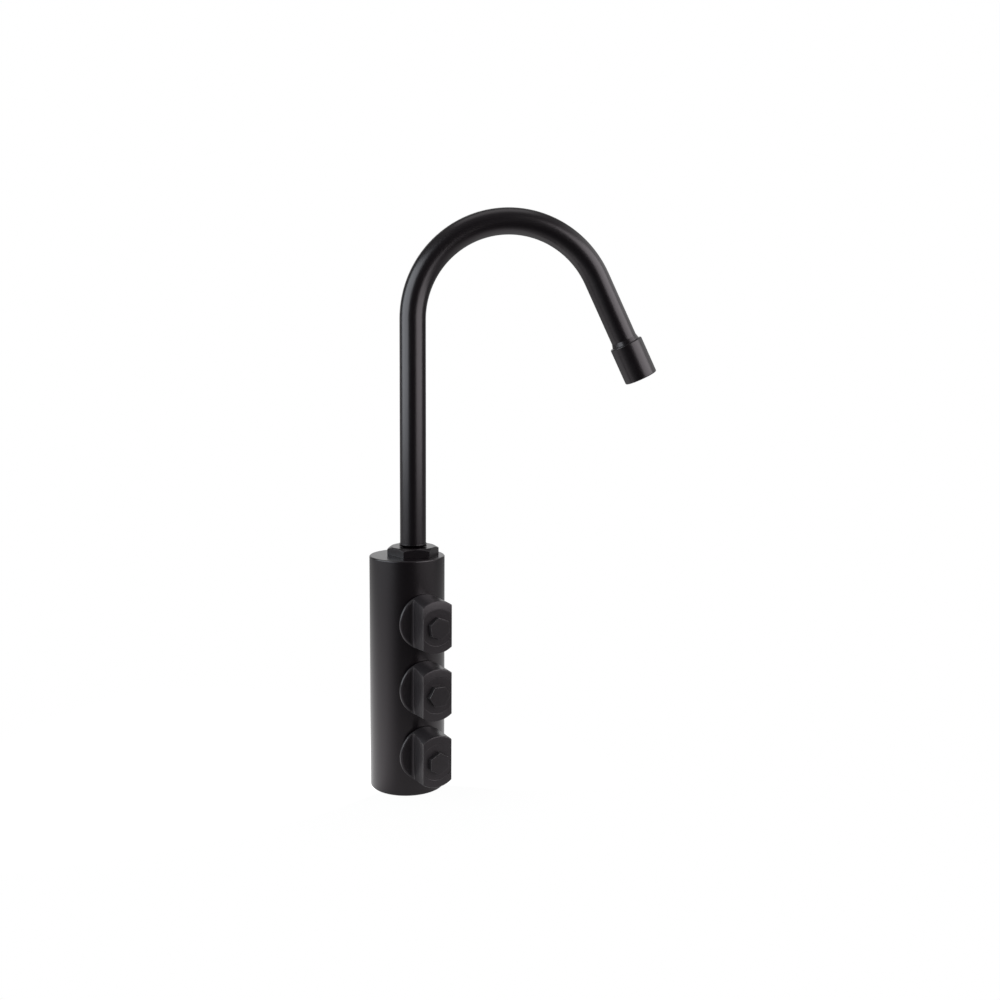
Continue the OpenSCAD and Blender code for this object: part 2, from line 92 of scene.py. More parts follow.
def share(name, description, default):
    """A plain number from nothing to one."""
    return bpy.props.FloatProperty(
        name=name, description=description, default=default, min=0, max=1, subtype="FACTOR")


class TapBodySizes(bpy.types.PropertyGroup):
    """Sizes of the drilled body and its base."""

    radius: length("Radius", "Radius of the body", (BODY_BOX[1].x - BODY_BOX[0].x) / 2 / MM)
    height: length("Height", "Height of the body", BODY_BOX[1].z / MM)
    rim: length("Rim", "Rounding of the top rim", 0.8)
    foot: length("Foot", "Bevel around the foot", 0.5)
    spot: length("Spot face", "Radius of the milled seat behind each knob", 12)
    spot_reach: length("Spot face reach", "Distance of that seat from the body's middle", 19.03)
    bore: length("Valve bore", "Radius of a valve's bore", 10)
    pocket: length("Valve pocket", "Radius at the bottom of a valve's bore", 8.5)
    port: length("Hose port", "Radius of a hose port", 4.5)
    port_circle: length("Port circle", "Radius on which the hose ports lie", 12.2)
    stud: length("Stud hole", "Radius of the fixing hole", 3.4)
    seal: length("Seal groove", "Outer radius of the groove for the base seal", 21.1)
    seal_width: length("Seal width", "Width of the groove for the base seal", 2.4)


class TapKnobSizes(bpy.types.PropertyGroup):
    """Sizes of the knobs and their screws, with places measured out from the body's middle."""

    turn: degrees("Valve turn", "Turn from the spout to the valves, seen from above", -67)
    heights: bpy.props.FloatVectorProperty(
        name="Heights", description="Heights of the upper, middle and lower valve",
        default=(0.106, 0.066, 0.026), unit="LENGTH", size=3)
    back: length("Back", "Where a knob's back lies", 23)
    floor: length("Floor", "Where the front of the flange lies", 24.8)
    face: length("Face", "Where the middle of the front face lies", 41.5)
    flange: length("Flange", "Radius of the flange", 16.1)
    rim: length("Rim", "Rounding of the flange's rim where the sides are milled", 1.1)
    drum: length("Drum", "Radius of the front face", 15.5)
    grip: length("Grip", "Half the width of the grip at its face", 9.4)
    grip_foot: length("Grip foot", "Half the width of the grip on the flange", 7.7)
    fillet: length("Fillet", "Rounding between flange and grip", 1.5)
    crown: length("Crown", "Radius of the crowned face", 110)
    seat: length("Seat", "Radius of the round seat for the screw", 10.7)
    seat_floor: length("Seat floor", "Where the screw's seat lies", 40.75)
    bevel: length("Bevel", "Rounding where the milled sides meet the face", 1.04)
    edge: length("Edge", "Softness of the milled edges", 0.3)
    screw: length("Screw", "Half the width of the screw's head across its flats", 5.7)
    screw_head: length("Screw head", "Height of the screw's head", 3.2)
    screw_length: length("Screw length", "Length of the screw's shank", 15.178)
    screw_turns: bpy.props.FloatVectorProperty(
        name="Screw turns", description="Turn of the upper, middle and lower screw head",
        default=(math.radians(8), math.radians(30), 0), unit="ROTATION", size=3)


class TapSpoutSizes(bpy.types.PropertyGroup):
    """Sizes of the gland nut, the swan-neck tube and the outlet."""

    offset: length("Offset", "Distance of the spout's axis from the body's middle", 3.6)
    tube: length("Tube", "Radius of the spout tube", 7.75)
    wall: length("Wall", "Wall of the spout tube", 1)
    start: length("Start", "Height at which the tube starts", 149.1)
    bend_height: length("Bend height", "Height at which the swan neck starts", 281.5)
    bend: length("Bend", "Radius of the swan neck along the tube's middle", 57.5)
    sweep: degrees("Sweep", "Angle that the swan neck turns through", 154)
    leg: length("Leg", "Straight length of tube after the bend", 45)
    nut: length("Nut", "Half the width of the gland nut across its flats", 13.5)
    nut_height: length("Nut height", "Height of the gland nut", 5.4)
    nut_turn: degrees("Nut turn", "Turn of the gland nut", 6)
    neck: length("Neck", "Radius of the neck that passes the nut", 6)
    lip: length("Lip", "Radius of the lip under the tube", 8.3)
    lip_height: length("Lip height", "Height at which the lip starts", 148.6)
    shell: length("Outlet shell", "Radius of the outlet shell", 10.0)
    shell_start: length("Shell start", "Where the shell starts along the leg", 42)
    shell_length: length("Shell length", "Length of the outlet shell", 22.8)
    shell_edge: length("Shell edge", "Rounding at the ends of the shell", 0.7)
    jets: bpy.props.IntProperty(
        name="Jets", description="Number of jets around the middle nozzle", default=10, min=4)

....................

**Objective**
Extract the full listing and reproduce each line exactly.

**Exercise solution**
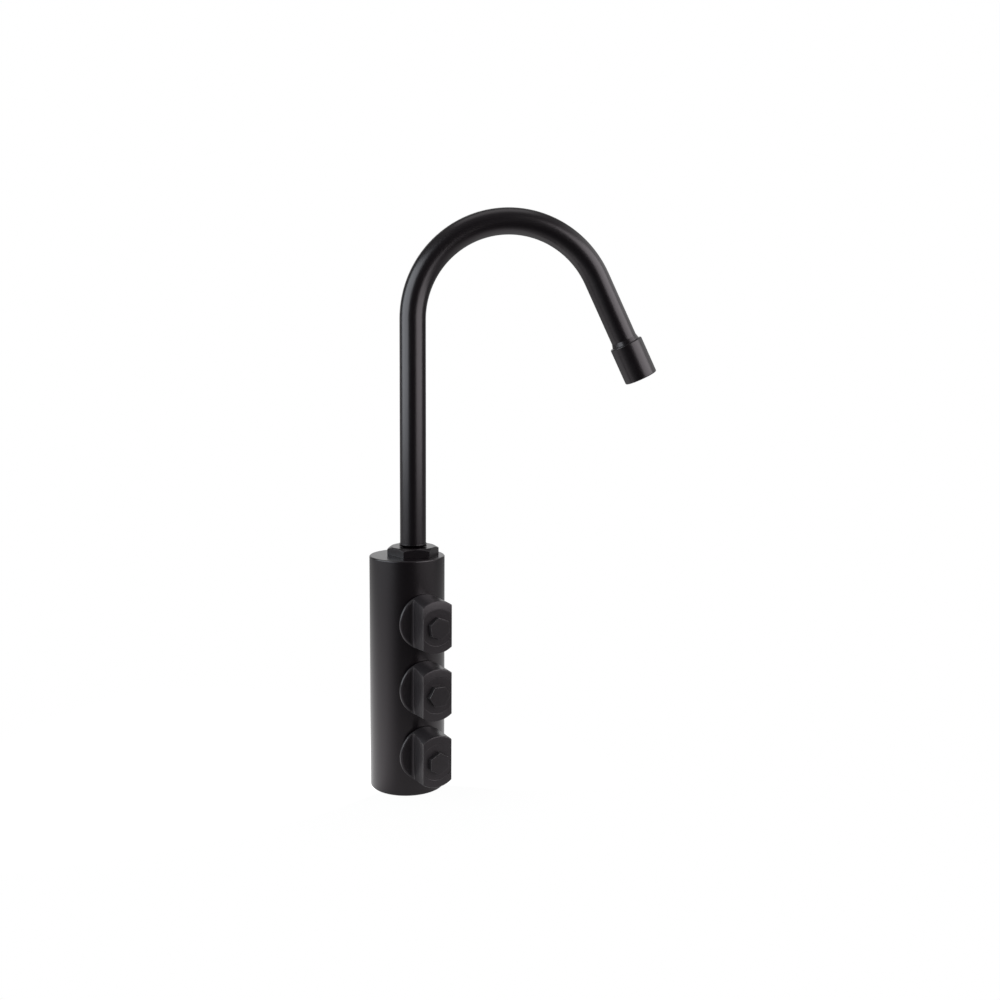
Continue the OpenSCAD and Blender code for this object: part 2, from line 92 of scene.py. More parts follow.
def share(name, description, default):
    """A plain number from nothing to one."""
    return bpy.props.FloatProperty(
        name=name, description=description, default=default, min=0, max=1, subtype="FACTOR")


class TapBodySizes(bpy.types.PropertyGroup):
    """Sizes of the drilled body and its base."""

    radius: length("Radius", "Radius of the body", (BODY_BOX[1].x - BODY_BOX[0].x) / 2 / MM)
    height: length("Height", "Height of the body", BODY_BOX[1].z / MM)
    rim: length("Rim", "Rounding of the top rim", 0.8)
    foot: length("Foot", "Bevel around the foot", 0.5)
    spot: length("Spot face", "Radius of the milled seat behind each knob", 12)
    spot_reach: length("Spot face reach", "Distance of that seat from the body's middle", 19.03)
    bore: length("Valve bore", "Radius of a valve's bore", 10)
    pocket: length("Valve pocket", "Radius at the bottom of a valve's bore", 8.5)
    port: length("Hose port", "Radius of a hose port", 4.5)
    port_circle: length("Port circle", "Radius on which the hose ports lie", 12.2)
    stud: length("Stud hole", "Radius of the fixing hole", 3.4)
    seal: length("Seal groove", "Outer radius of the groove for the base seal", 21.1)
    seal_width: length("Seal width", "Width of the groove for the base seal", 2.4)


class TapKnobSizes(bpy.types.PropertyGroup):
    """Sizes of the knobs and their screws, with places measured out from the body's middle."""

    turn: degrees("Valve turn", "Turn from the spout to the valves, seen from above", -67)
    heights: bpy.props.FloatVectorProperty(
        name="Heights", description="Heights of the upper, middle and lower valve",
        default=(0.106, 0.066, 0.026), unit="LENGTH", size=3)
    back: length("Back", "Where a knob's back lies", 23)
    floor: length("Floor", "Where the front of the flange lies", 24.8)
    face: length("Face", "Where the middle of the front face lies", 41.5)
    flange: length("Flange", "Radius of the flange", 16.1)
    rim: length("Rim", "Rounding of the flange's rim where the sides are milled", 1.1)
    drum: length("Drum", "Radius of the front face", 15.5)
    grip: length("Grip", "Half the width of the grip at its face", 9.4)
    grip_foot: length("Grip foot", "Half the width of the grip on the flange", 7.7)
    fillet: length("Fillet", "Rounding between flange and grip", 1.5)
    crown: length("Crown", "Radius of the crowned face", 110)
    seat: length("Seat", "Radius of the round seat for the screw", 10.7)
    seat_floor: length("Seat floor", "Where the screw's seat lies", 40.75)
    bevel: length("Bevel", "Rounding where the milled sides meet the face", 1.04)
    edge: length("Edge", "Softness of the milled edges", 0.3)
    screw: length("Screw", "Half the width of the screw's head across its flats", 5.7)
    screw_head: length("Screw head", "Height of the screw's head", 3.2)
    screw_length: length("Screw length", "Length of the screw's shank", 15.178)
    screw_turns: bpy.props.FloatVectorProperty(
        name="Screw turns", description="Turn of the upper, middle and lower screw head",
        default=(math.radians(8), math.radians(30), 0), unit="ROTATION", size=3)


class TapSpoutSizes(bpy.types.PropertyGroup):
    """Sizes of the gland nut, the swan-neck tube and the outlet."""

    offset: length("Offset", "Distance of the spout's axis from the body's middle", 3.6)
    tube: length("Tube", "Radius of the spout tube", 7.75)
    wall: length("Wall", "Wall of the spout tube", 1)
    start: length("Start", "Height at which the tube starts", 149.1)
    bend_height: length("Bend height", "Height at which the swan neck starts", 281.5)
    bend: length("Bend", "Radius of the swan neck along the tube's middle", 57.5)
    sweep: degrees("Sweep", "Angle that the swan neck turns through", 154)
    leg: length("Leg", "Straight length of tube after the bend", 45)
    nut: length("Nut", "Half the width of the gland nut across its flats", 13.5)
    nut_height: length("Nut height", "Height of the gland nut", 5.4)
    nut_turn: degrees("Nut turn", "Turn of the gland nut", 6)
    neck: length("Neck", "Radius of the neck that passes the nut", 6)
    lip: length("Lip", "Radius of the lip under the tube", 8.3)
    lip_height: length("Lip height", "Height at which the lip starts", 148.6)
    shell: length("Outlet shell", "Radius of the outlet shell", 10.0)
    shell_start: length("Shell start", "Where the shell starts along the leg", 42)
    shell_length: length("Shell length", "Length of the outlet shell", 22.8)
    shell_edge: length("Shell edge", "Rounding at the ends of the shell", 0.7)
    jets: bpy.props.IntProperty(
        name="Jets", description="Number of jets around the middle nozzle", default=10, min=4)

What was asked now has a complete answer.